I had the very special opportunity to interview both Chefs and discuss their backgrounds, influences, and vision for the future of American gastronomy. Voltaggio and Blais each clearly count appearing on Top Chef as an impressive individual achievement, both are American-born, raised on the east coast, both graduates of the Culinary institute of America in Hyde Park, NY, but both have unique styles, culinary philosophies and professional histories that make them unique.

 After CIA and working with Charlie Palmer and other famous chefs, Voltaggio wanted to go back to Fredrick, Maryland to open his first restaurant.  The reason for this was because of his affinity for the local agriculture and what he considers real mid Atlantic coastal ingredients. He sees his art as typically mid-Atlantic, coastal cuisine. So it's not surprising that his newest restaurant set to open in the first quarter of 2019 will be in DC.

Describing his youth, Bryan says he grew up around a lot of agriculture and it was a tight community. For example, when the corn crop would come in people of the town would get together, shuck and make creamed corn. It was a communal thing with fresh food. So Bryan grew up very close to the products and the agriculture of the region. He boasts about the growing season that rivals Central California, "There is an abundance of local product to choose from." As a result, he craves a reset to the way things used to be. "Before trucking, before 'big ag'. We should return to planting crops that should be planted in the region."

He also has strong memories of cooking with his Grandfather who was a Korean War vet who then became a Whirlpool salesman and it just so happened he also loved to cook. He remembers his mom strictly held the tradition of the 5:30 dinner table. They lived in the same townhouse unit as the Grandfather and so Bryan, knowing there was something delicious happening at his Grandfather's, would run down to the end unit and help him cook. As a youngster Bryan was given his first apron and cookbook – the kind for kids with recipes for grilled cheese cut into animals. (But to be sure there are no grilled cheese animals on any of his menus!)

Chef Richard Blais' background is as different from Chef Voltaggio's as East Coast and West Coast. His Mom was not a great cook.  He grew up on canned foods and maybe that's why he craved something more. He worked at McDonald's. Not the glamorous story of romantic farm living. But his unglamorous beginnings certainly did not hold him back. He worked for Thomas Keller and Danielle Boulud and quickly became a kitchen star. But he still enjoys red Jell-O every once in while, bragging before his demonstration that he had 4 servings at the Oceanview Café before coming on stage.

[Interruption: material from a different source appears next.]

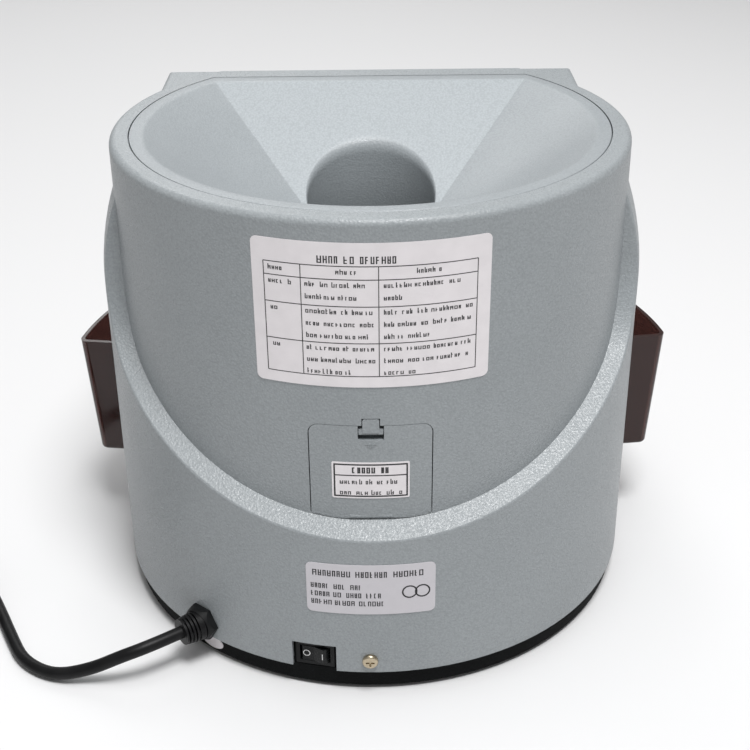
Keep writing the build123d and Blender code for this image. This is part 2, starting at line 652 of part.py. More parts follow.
# ---- control panel ------------------------------------------------------------------------
def key_spots():
    first = -(KEY_COUNT - 1) / 2
    return [((first + k) * KEY_PITCH, KEY_DOWN) for k in range(KEY_COUNT)]


def control_overlay():
    """Printed overlay plate, open for the window and the keys."""
    plate = panel_box(PANEL_W - 0.5, PANEL_H - 0.5, -PANEL_RECESS, 0, 3.7)
    plate = on_panel(plate, 0, PANEL_DOWN)
    plate = plate - on_panel(panel_box(WINDOW_W, WINDOW_H, -3, 3, 2), 0, WINDOW_DOWN)
    for x, down in key_spots():
        plate = plate - on_panel(Cylinder(KEY_R + 0.4, 6), x, down)
    return plate


def display_window():
    return on_panel(panel_box(WINDOW_W - 0.4, WINDOW_H - 0.4, -PANEL_RECESS, 0.4, 1.8), 0, WINDOW_DOWN)


def display_module():
    """Liquid crystal module: glass on its frame, behind the window."""
    glass = panel_box(WINDOW_W - 6, WINDOW_H - 6, -5.0, -1.6)
    frame = panel_box(WINDOW_W + 2, WINDOW_H, -8.2, -5.0)
    return on_panel(glass + frame, 0, WINDOW_DOWN)


def control_board():
    """Keyboard and display board with a contact under each key."""
    board = on_panel(panel_box(PANEL_W - 12, 56, -11.4, -9.8), 0, PANEL_DOWN - 1)
    for x, down in key_spots():
        board = board + on_panel(Pos(0, 0, -9.2) * Cylinder(3.0, 1.4), x, down)
    board = board + on_panel(panel_box(WINDOW_W - 10, 10, -10, -8.2), 0, WINDOW_DOWN)
    for side in (-1, 1):
        board = board + on_panel(Pos(0, 0, -6.35) * Cylinder(3.0, 7.1), side * 62, WINDOW_DOWN)
    return board


def key(k):
    """Round key: domed cap, retaining flange and stem."""
    x, down = key_spots()[k]
    cap = Pos(0, 0, -0.4) * Cylinder(KEY_R, 4.0)
    cap = fillet(cap.edges().sort_by(Axis.Z)[-1], 0.9)
    flange = Pos(0, 0, -1.95) * Cylinder(KEY_R + 0.9, 0.9)
    stem = Pos(0, 0, -4.8) * Cylinder(1.6, 5.0)
    return on_panel(cap + flange + stem, x, down)


# ---- sorting works ------------------------------------------------------------------------
def sorting_rail():
    """Flat steel deck with eight coin slots near its rim."""
    deck = rod(DECK_R, DECK_Z0, DECK_Z1) - rod(13, DECK_Z0 - 1, DECK_Z1 + 1)
    deck = deck - block(-44, 44, 126, 140, DECK_Z0 - 1, DECK_Z1 + 1)
    for i in range(CUP_COUNT):
        half = SLOT_HALF_DEG * (0.55 + 0.45 * (i + 1) / CUP_COUNT)
        deck = deck - bay_sector(SLOT_R0, SLOT_R1, cup_angle(i) - half, cup_angle(i) + half,
                                 DECK_Z0 - 1, DECK_Z1 + 1)
    for x, y in PILLAR_SPOTS:
        deck = deck - Pos(x, y, DECK_Z1 - 1) * Cone(1.6, 3.6, 2.0)
    return deck


def guide_ring():
    """Wall round the rail that keeps the coins on it, open behind the access door."""
    ring = tube(RAIL_R_OUT + 4, RAIL_R_OUT + 1.2, DECK_Z1, DECK_Z1 + 20)
    foot = tube(RAIL_R_OUT + 8, RAIL_R_OUT + 3, DECK_Z1, DECK_Z1 + 2)
    return ring + foot - block(-26, 28, 90, 140, DECK_Z1 - 1, DECK_Z1 + 30)


def sorting_disc():
    """Turntable that throws the coins outwards on to the rail."""
    disc = rod(DISC_R, DISC_Z0, DISC_Z1) + rod(12, DISC_Z0 - 2.4, DISC_Z0 + 1)
    return disc - rod(SHAFT_R, DISC_Z0 - 4, DISC_Z1 + 1)


def disc_pad():
    """Ridged rubber pad on the disc."""
    pad = tube(DISC_R - 4, 18, DISC_Z1, DISC_Z1 + 1.2)
    for k in range(12):
        pad = pad + Rot(0, 0, 30 * k) * block(30, DISC_R - 6, -1.2, 1.2, DISC_Z1 + 1, DISC_Z1 + 2.0)
    return pad


def disc_nut():
    """Domed nut that holds the disc on its shaft."""
    low = DISC_Z1
    return revolved([(0, low + 3.2), (SHAFT_R, low + 3.2), (SHAFT_R, low), (16, low), (16, low + 1.5),
                     (8, low + 5), (0, low + 6)])


def carrier_ring():
    """Ring on the disc's rim whose fins push the coins round the rail."""
    ring = tube(DISC_R, DISC_R - 3.5, DISC_Z1, DISC_Z1 + 3)
    for k in range(CARRIER_FINS):
        fin = block(DISC_R - 2, RAIL_R_OUT - 0.4, -1.0, 1.0, DISC_Z1 - 1.6, DISC_Z1 + 3)
        ring = ring + Rot(0, 0, 360 / CARRIER_FINS * (k + 0.5)) * (fin - rod(DISC_R, 100, DISC_Z1))
    return ring


def spindle():
    return rod(SHAFT_R, 90, DISC_Z1 + 3.2)


def bearing_housing():
    """Flanged housing under the deck, bored for a bearing at each end."""
    return revolved([(8, 122), (BEARING_R, 122), (BEARING_R, 129), (8.5, 129), (8.5, 147),
                     (BEARING_R, 147), (BEARING_R, DECK_Z0), (30, DECK_Z0), (30, 150.5), (16, 149),
                     (16, 121), (8, 121)])


def spindle_bearings():
    """Two ball bearings, races and shields as one ring each."""
    bore = SHAFT_R + 0.03
    return Compound([tube(BEARING_R, bore, 122, 129), tube(BEARING_R, bore, 147, DECK_Z0)])


def pulley(radius, bore, x=0.0, y=0.0):
    """Flanged belt pulley."""
    wheel = rod(radius, PULLEY_Z0, PULLEY_Z1, x, y)
    for z in (PULLEY_Z0, PULLEY_Z1 - 1):
        wheel = wheel + rod(radius + 1.4, z, z + 1, x, y)
    return wheel - rod(bore, PULLEY_Z0 - 1, PULLEY_Z1 + 1, x, y)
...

Chef Blais considers his craft a cultural moment. Sort of like hip-hop where someone took two records, made sample sounds and called it music. It's arts and crafts. It's a food culture moment, like standup cooking. He says his cuisine is global but likes to source locally to give local farmers a chance to expand their offering.

Blais will do 100 shows this year. What is his motivation? More than the food it's a transfer of energy, he says, giving love and getting attention. It's why chefs are so giving and charitable. They love to make people happy, entertain and get that positive feedback. When you stop and think about it, cooking food, giving love and getting feed back hasn't changed much for many millennia.

Luckily I hear there will be another Moveable Feast culinary cruise on board Celebrity Equinox sailing out of Miami on August 11, 2018, featuring star chefs Michelle Bernstein and Marcus Samuelsson! The sailing will be a 7-night Caribbean cruise, calling ports in Key West, Costa Maya, Cozumel, and George Town.  So the love fest continues! See you there?